Trading commissions are fees charged by your broker each time you buy or sell a security. While many modern brokers have moved to commission-free trading for equities, commissions still apply to options, futures, and certain international markets. Even small fees can compound into significant costs over many trades.

Commissions affect your trading in several important ways:

  • They raise your break-even price. With commissions, your stock needs to move further in your favor just to cover costs before you start earning a profit.
  • They reduce your ROI. Commission fees come directly out of your net profit, lowering your effective return on every trade.
  • They compound for active traders. If you make 200 trades per year at $5 per trade (round trip of $10), you are spending $2,000 annually on commissions alone. On a $25,000 account, that is an 8% drag on performance before any gains or losses.
  • They make small trades less efficient. A $10 round-trip commission on a $500 trade is a 2% cost, while the same commission on a $10,000 trade is only 0.1%.

To minimize the impact of commissions, consider trading with a broker that offers competitive or zero-commission pricing, batching smaller orders into larger trades, and avoiding excessive trading frequency. Always include commissions in your profit calculations to get an accurate picture of your real returns.

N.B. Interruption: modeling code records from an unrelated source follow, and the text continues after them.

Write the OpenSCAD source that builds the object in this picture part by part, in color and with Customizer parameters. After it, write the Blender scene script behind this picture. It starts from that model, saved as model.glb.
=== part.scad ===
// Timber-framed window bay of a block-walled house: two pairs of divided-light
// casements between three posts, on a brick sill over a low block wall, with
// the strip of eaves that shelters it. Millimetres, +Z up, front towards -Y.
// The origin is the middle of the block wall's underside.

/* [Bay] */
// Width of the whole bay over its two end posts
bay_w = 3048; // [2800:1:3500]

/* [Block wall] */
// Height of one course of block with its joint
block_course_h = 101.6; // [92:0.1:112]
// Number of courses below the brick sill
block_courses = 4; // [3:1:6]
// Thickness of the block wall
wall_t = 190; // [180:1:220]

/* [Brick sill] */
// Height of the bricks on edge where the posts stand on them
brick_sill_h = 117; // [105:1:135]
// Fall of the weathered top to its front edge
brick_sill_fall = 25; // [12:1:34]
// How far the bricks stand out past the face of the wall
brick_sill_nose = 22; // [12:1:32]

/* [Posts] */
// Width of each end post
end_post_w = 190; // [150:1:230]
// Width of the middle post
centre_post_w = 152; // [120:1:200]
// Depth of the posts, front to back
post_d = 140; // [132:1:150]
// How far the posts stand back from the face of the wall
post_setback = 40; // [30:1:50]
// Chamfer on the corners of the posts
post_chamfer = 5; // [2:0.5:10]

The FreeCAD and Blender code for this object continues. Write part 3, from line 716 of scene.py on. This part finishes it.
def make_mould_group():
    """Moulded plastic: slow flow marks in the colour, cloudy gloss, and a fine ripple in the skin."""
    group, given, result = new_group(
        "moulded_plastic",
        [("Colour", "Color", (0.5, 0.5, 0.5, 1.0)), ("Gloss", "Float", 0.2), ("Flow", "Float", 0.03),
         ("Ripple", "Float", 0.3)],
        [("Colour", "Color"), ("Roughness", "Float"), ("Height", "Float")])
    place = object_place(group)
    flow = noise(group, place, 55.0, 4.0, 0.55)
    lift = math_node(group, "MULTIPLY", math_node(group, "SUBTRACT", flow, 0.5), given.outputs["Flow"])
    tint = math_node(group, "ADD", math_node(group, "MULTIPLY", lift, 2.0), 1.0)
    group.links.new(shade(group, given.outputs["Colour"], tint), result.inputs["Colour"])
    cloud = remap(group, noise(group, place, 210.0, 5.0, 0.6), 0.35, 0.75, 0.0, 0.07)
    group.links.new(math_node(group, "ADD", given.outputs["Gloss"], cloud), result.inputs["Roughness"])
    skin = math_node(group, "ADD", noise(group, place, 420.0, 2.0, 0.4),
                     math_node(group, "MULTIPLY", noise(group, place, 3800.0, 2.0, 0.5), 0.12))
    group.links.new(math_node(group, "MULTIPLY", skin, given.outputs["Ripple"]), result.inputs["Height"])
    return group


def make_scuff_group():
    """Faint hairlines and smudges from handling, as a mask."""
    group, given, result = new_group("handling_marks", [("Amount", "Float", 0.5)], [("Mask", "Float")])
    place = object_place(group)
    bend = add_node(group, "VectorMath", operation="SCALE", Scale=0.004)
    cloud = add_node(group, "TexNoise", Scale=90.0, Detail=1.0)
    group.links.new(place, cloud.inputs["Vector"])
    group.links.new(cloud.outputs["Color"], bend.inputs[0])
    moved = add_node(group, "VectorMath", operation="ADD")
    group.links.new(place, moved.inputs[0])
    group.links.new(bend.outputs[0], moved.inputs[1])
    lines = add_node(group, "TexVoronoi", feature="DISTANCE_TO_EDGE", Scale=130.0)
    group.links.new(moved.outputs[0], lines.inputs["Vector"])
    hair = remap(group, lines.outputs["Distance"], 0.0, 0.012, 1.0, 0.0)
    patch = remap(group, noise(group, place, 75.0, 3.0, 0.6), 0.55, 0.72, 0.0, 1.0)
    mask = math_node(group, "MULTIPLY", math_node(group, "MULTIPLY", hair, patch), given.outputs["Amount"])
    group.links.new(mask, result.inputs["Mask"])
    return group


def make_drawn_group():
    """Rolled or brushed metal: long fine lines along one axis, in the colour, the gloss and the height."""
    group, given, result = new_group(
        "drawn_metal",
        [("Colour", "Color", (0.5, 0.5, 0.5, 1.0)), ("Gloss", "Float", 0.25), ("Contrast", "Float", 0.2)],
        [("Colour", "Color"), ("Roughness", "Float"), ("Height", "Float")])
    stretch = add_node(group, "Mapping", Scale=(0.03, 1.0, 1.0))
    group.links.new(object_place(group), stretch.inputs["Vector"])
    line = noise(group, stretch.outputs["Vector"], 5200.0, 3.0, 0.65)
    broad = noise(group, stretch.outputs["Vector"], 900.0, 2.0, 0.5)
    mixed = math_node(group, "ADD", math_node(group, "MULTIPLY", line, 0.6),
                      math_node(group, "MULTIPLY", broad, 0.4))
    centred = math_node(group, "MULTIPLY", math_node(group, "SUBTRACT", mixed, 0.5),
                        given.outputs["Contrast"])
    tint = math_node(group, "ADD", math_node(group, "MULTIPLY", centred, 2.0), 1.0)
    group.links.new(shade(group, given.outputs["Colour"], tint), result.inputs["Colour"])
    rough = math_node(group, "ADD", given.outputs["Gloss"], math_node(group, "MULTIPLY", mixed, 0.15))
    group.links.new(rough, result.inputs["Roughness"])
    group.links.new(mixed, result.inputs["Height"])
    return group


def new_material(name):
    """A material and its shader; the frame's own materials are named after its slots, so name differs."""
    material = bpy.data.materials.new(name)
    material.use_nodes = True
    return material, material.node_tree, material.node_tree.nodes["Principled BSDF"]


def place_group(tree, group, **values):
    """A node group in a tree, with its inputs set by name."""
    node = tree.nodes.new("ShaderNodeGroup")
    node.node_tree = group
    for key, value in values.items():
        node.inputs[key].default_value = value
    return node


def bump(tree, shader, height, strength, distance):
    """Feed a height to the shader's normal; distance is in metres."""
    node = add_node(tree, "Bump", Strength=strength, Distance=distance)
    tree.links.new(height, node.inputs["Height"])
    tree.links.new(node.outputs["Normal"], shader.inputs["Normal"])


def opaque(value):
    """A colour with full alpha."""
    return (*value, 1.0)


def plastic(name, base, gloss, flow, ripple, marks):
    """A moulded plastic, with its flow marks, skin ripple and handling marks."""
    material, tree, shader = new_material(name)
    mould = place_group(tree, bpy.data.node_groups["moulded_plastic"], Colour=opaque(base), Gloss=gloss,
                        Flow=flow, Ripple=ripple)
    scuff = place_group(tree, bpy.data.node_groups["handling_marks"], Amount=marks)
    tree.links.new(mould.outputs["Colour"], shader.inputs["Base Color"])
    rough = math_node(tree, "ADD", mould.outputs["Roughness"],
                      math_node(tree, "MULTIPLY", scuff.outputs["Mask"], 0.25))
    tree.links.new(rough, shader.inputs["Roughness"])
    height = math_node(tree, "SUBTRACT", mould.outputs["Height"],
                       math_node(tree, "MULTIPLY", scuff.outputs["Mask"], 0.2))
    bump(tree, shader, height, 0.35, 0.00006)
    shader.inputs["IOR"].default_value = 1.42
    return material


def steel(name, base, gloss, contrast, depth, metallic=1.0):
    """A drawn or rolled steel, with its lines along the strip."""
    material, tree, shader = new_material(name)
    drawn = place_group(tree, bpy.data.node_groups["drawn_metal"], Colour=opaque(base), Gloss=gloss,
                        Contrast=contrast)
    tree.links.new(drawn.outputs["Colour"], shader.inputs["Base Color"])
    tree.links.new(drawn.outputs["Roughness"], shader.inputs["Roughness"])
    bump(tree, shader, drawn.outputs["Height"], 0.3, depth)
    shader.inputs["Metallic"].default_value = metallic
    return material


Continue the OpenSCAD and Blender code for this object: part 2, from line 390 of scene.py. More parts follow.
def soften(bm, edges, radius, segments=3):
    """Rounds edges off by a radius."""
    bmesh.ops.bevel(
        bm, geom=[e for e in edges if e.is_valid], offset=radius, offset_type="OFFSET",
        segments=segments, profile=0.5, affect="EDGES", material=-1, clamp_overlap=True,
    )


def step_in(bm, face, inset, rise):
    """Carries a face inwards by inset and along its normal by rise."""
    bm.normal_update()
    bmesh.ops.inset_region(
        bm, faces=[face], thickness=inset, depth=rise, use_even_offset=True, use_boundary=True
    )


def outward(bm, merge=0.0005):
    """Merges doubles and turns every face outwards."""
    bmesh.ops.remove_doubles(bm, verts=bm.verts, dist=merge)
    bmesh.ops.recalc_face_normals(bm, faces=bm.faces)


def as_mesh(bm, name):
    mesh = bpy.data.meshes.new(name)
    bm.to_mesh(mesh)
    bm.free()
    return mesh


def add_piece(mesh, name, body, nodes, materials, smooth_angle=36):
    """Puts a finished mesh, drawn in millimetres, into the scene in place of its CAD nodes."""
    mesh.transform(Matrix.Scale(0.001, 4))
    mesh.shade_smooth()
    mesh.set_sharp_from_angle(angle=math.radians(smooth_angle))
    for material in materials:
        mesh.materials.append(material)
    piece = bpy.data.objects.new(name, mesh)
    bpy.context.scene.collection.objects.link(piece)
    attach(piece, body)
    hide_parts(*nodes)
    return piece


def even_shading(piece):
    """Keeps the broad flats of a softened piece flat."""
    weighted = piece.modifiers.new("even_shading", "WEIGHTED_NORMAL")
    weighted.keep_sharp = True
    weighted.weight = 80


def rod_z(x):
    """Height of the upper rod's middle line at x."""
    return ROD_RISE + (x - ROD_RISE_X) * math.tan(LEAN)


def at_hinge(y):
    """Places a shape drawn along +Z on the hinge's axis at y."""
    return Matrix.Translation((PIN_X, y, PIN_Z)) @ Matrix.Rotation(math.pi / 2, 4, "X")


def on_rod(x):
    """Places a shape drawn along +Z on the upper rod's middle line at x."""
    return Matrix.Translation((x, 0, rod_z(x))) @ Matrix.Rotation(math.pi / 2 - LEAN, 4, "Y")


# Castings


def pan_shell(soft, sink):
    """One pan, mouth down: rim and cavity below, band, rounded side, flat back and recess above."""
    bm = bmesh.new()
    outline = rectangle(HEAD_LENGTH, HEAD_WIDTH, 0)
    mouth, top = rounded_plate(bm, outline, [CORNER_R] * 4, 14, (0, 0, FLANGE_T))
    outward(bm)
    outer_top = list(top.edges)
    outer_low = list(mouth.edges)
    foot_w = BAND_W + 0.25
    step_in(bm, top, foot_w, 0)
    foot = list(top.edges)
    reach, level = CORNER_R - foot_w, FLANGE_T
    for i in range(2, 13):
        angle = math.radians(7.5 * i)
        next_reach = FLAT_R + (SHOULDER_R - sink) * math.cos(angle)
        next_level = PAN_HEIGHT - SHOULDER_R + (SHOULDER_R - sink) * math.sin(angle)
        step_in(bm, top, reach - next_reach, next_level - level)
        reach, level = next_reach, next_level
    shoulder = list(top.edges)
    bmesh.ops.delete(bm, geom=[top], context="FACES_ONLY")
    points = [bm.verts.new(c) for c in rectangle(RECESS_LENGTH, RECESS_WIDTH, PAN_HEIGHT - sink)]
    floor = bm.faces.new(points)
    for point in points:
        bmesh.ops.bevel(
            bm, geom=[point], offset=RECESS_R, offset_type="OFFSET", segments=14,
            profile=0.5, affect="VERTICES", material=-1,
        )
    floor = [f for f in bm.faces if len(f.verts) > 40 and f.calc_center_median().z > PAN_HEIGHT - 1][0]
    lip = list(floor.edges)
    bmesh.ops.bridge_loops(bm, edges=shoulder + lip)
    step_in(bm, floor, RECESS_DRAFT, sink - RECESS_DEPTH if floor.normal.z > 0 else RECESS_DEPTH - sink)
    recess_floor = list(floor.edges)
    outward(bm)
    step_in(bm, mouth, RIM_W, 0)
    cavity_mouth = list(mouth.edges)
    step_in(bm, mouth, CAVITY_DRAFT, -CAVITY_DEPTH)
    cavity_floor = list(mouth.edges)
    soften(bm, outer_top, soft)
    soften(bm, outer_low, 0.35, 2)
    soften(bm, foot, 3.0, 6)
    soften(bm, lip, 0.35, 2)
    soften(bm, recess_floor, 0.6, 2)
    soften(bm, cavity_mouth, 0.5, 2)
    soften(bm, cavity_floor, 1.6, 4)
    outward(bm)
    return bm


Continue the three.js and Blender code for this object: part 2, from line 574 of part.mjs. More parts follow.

Frequently Asked Questions

How do I calculate profit from stock trading?

Net Profit = (Sell Price × Shares − Sell Commission) − (Buy Price × Shares + Buy Commission). For example, buying 100 shares at $50 and selling at $60 with $5 commission each way gives you: ($60 × 100 − $5) − ($50 × 100 + $5) = $5,995 − $5,005 = $990 net profit. Always remember to include both buy and sell commissions in your calculation for an accurate result.

What is return on investment (ROI)?

ROI measures the percentage return relative to your total invested capital. It is calculated as ROI = (Net Profit / Total Investment) × 100. A positive ROI means you earned money on the trade, and a negative ROI indicates a loss. ROI is valuable because it lets you compare the efficiency of different trades and investments regardless of their absolute dollar amounts.

How do commissions affect my trading profits?

Commissions reduce your net profit on every trade. They are charged when you buy and again when you sell, increasing your total cost basis and raising the break-even price your stock must reach before you start profiting. For active traders making many trades, commissions can accumulate into a significant annual cost that erodes overall portfolio returns.

What is a break-even price?

The break-even price is the price at which your total costs equal your total revenue, resulting in zero profit or loss. It includes your original purchase price plus the per-share cost of all commissions. Knowing your break-even price is essential for setting realistic profit targets and stop-loss levels, ensuring you account for all trading costs before determining whether a trade is worth entering.